特別展示のコーナーには、オリンピックの競技で先導車を務めるバイクということでBMW R1200 RTの姿が。

アルプスなどの山岳地方で活躍するスノーモービルはヤマハのもの。

1980年代から92年まで1216台が採用されていたBMW R80TIC。そして当時の装備。

さて、肝心の車は?別館か?一通り憲兵隊の歴史を学んだ後、受付に戻り車の展示について尋ねてみた。すると、ここから少し離れたところに車専門の博物館があるとのことだ。そこに行きたいと言うと、たまたまそこにいた車専門の博物館の責任者を紹介してくれた。車専門の博物館で憲兵隊の使用してきた車両の保管やレストアをしているのだという。ただし、一般公開はしていないとのこと。撮影をしたいと申し出ると、バカンス明けなら可能だという返事をもらい、彼が案内してくれることを約束してくれた。バカンスが明けてフランスの新年度が始まる9月に再会を約束してここを後にした。

今回は車が少なめで、憲兵隊の歴史的な役割について触れた。次回、憲兵隊が使用してきた車両の博物館を撮影して紹介したい。今回はその予習ということで。

2015年1月のシャルリー・エブド襲撃事件の時に印刷所に二人のテロリストがいるという通報を受け急行した憲兵隊は盗難車を発見。追跡を開始しようとしたところ、憲兵隊に発砲し、銃弾を4発受けた。その車両の扉が展示されている。車は2005年製フォード フォーカス ブレイク。

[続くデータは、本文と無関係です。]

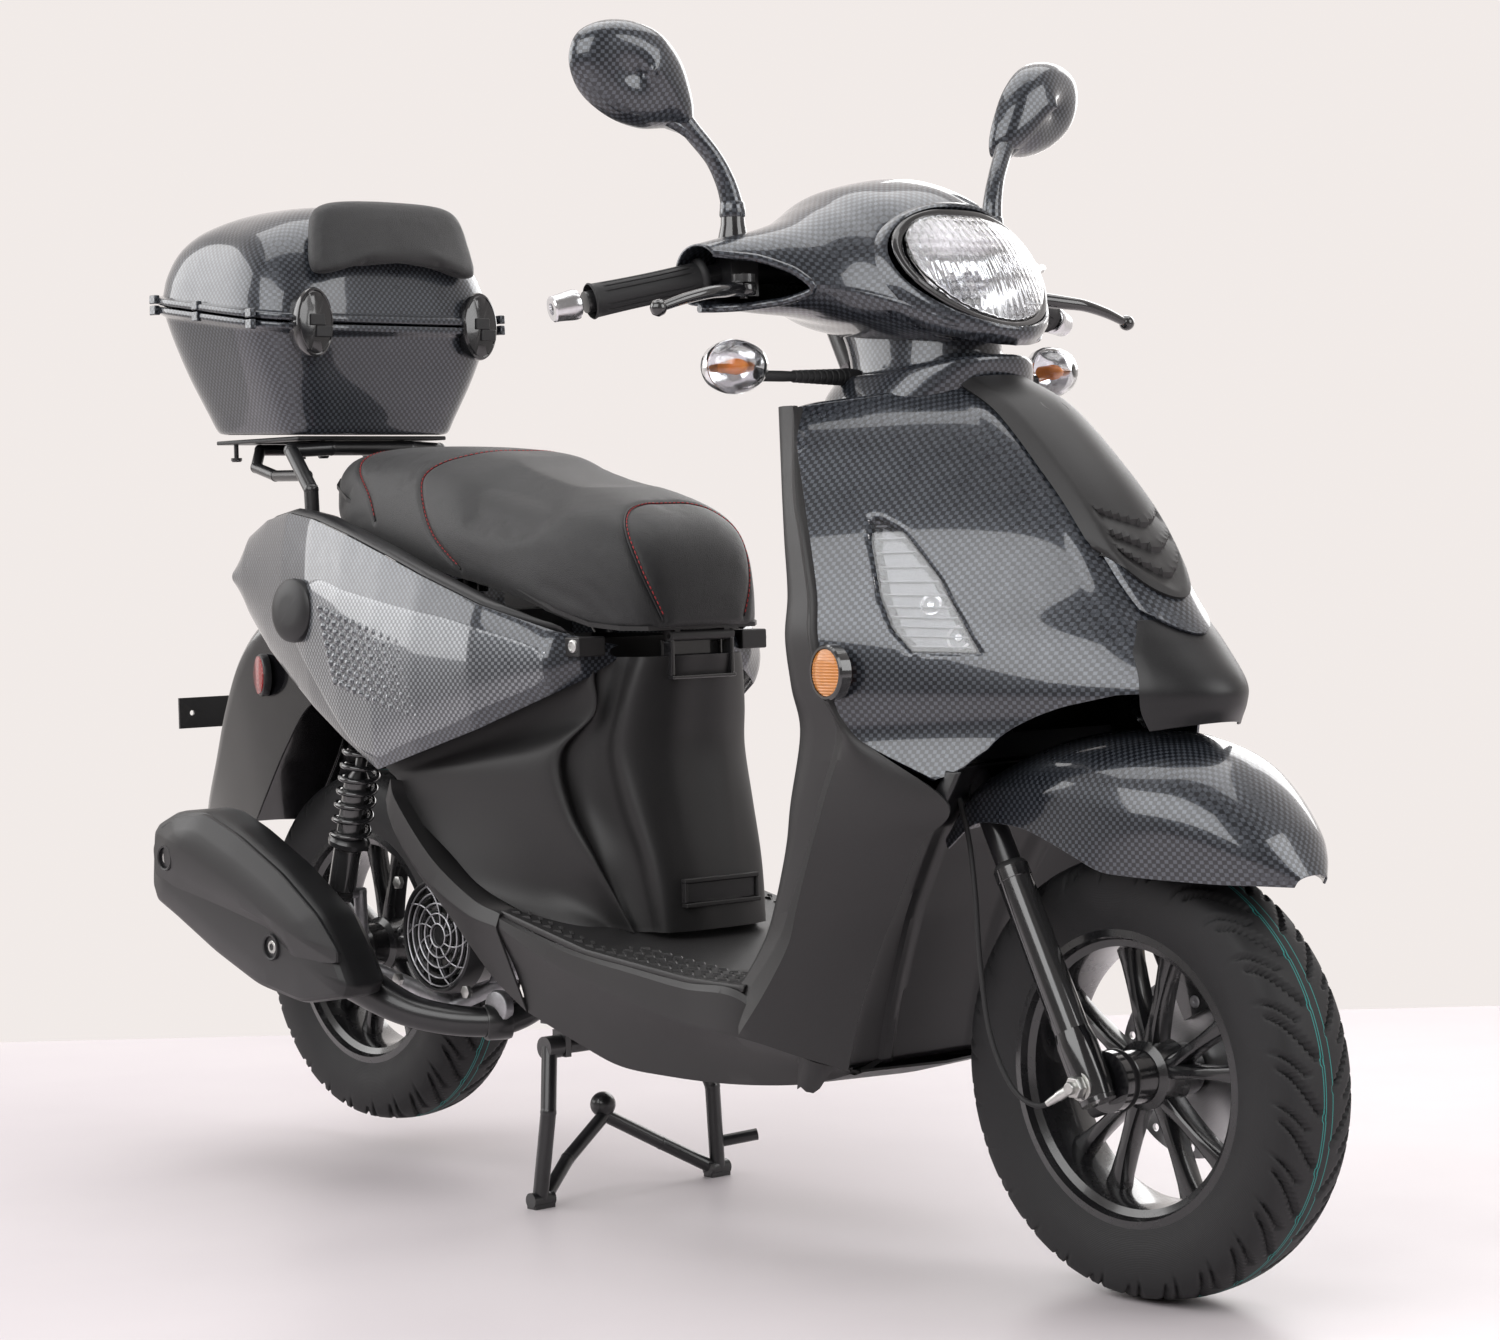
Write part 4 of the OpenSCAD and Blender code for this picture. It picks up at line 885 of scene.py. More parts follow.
# Levels of the leg shield: front edge, ridge, rear edge as (x, half width, z), then the wall's middle (x, z)
LEG = [
    [(374, 149, 879), (368, 150, 883), (358, 146, 883), (300, 884)],
    [(412, 183, 796), (404, 185, 798), (393, 180, 799), (342, 796)],
    [(438, 199, 747), (430, 201, 749), (418, 195, 750), (352, 747)],
    [(462, 213, 692), (453, 214, 694), (441, 207, 695), (360, 692)],
    [(472, 222, 649), (462, 223, 650), (450, 215, 651), (357, 649)],
    [(484, 218, 600), (472, 219, 602), (458, 210, 603), (354, 600)],
    [(506, 205, 553), (490, 210, 556), (470, 199, 557), (346, 553)],
    [(604, 180, 492), (458, 205, 490), (430, 189, 482), (328, 480)],
    [(553, 167, 450), (436, 202, 446), (406, 182, 438), (320, 438)],
    [(499, 153, 381), (405, 197, 382), (370, 176, 378), (306, 378)],
    [(468, 146, 340), (386, 194, 340), (346, 174, 340), (292, 340)],
    [(433, 142, 274), (345, 192, 288), (302, 176, 290), (276, 306)],
    [(409, 139, 210), (302, 190, 242), (288, 178, 284), (272, 300)],
]


def leg_row(front, ridge, rear, middle):
    """One side's edge points, then the wall's bulge towards the rider."""
    outer = [np.array(front) + (np.array(ridge) - front) * k + [0, 5 * math.sin(math.pi * k), 0]
             for k in np.linspace(0, 1, 10)]
    corner = [np.array(ridge) + (np.array(rear) - ridge) * k for k in (0.25, 0.75, 1.0)]
    wall = []
    for a in np.linspace(math.pi / 2, 0, 16)[1:]:
        c = math.cos(a) ** 0.62
        wall.append([rear[0] + (middle[0] - rear[0]) * c, rear[1] * math.sin(a), rear[2] + (middle[1] - rear[2]) * c])
    half = [*outer, *corner, *wall]
    return [*half, *[np.array(p) * [1, -1, 1] for p in reversed(half[:-1])]]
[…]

車両の展示はないけれど、ビデオで憲兵隊で使われてきた車の歴史とその車の維持について紹介している。

憲兵隊の車はミニチュアで見ることはできる。

憲兵隊のヘルメットたち。

警察と軍の訓練を受け、装備も軍と同様。機関銃も装備する。フランス製のAA Model 1952。

1928年に交通の安全を確保するために“ロード エンジェル”と名付けた交通部隊を発足。当時フランス車のドラー モデルR2を採用したが、そのスピードや舗装路のまだ少ない道での走破性がみとめられ憲兵隊の中で伝説的なモデルとなった。本来ここに展示されているのだが2023年9月からフルレストアされているため、今はこのパネルだけの展示となっている。

19世紀以前の展示ではその時代の英雄とそれにまつわる装備品が展示されている。

第一次世界大戦まで自転車部隊は各地で活躍した。銃と自転車の製造で有名なサンテチエンヌの自転車メーカーSVELTEは憲兵隊に多くを納入していた。

子供達の憧れの憲兵隊。ということで子供向けのおもちゃやゲームも。

現在はヤマハのXJP1300なども配備されているが昔から多いのはやはりBMW。これはR60/5。

土産コーナーも充実。ここでしか手に入らない憲兵隊カラーの間に入ったガレット。

憲兵隊カラーのミニカーも。

エスタフェットのプラモデル自体が他にないだろう。60~70年代に人気だったコメディ番組、サントロペの憲兵がモデルだ。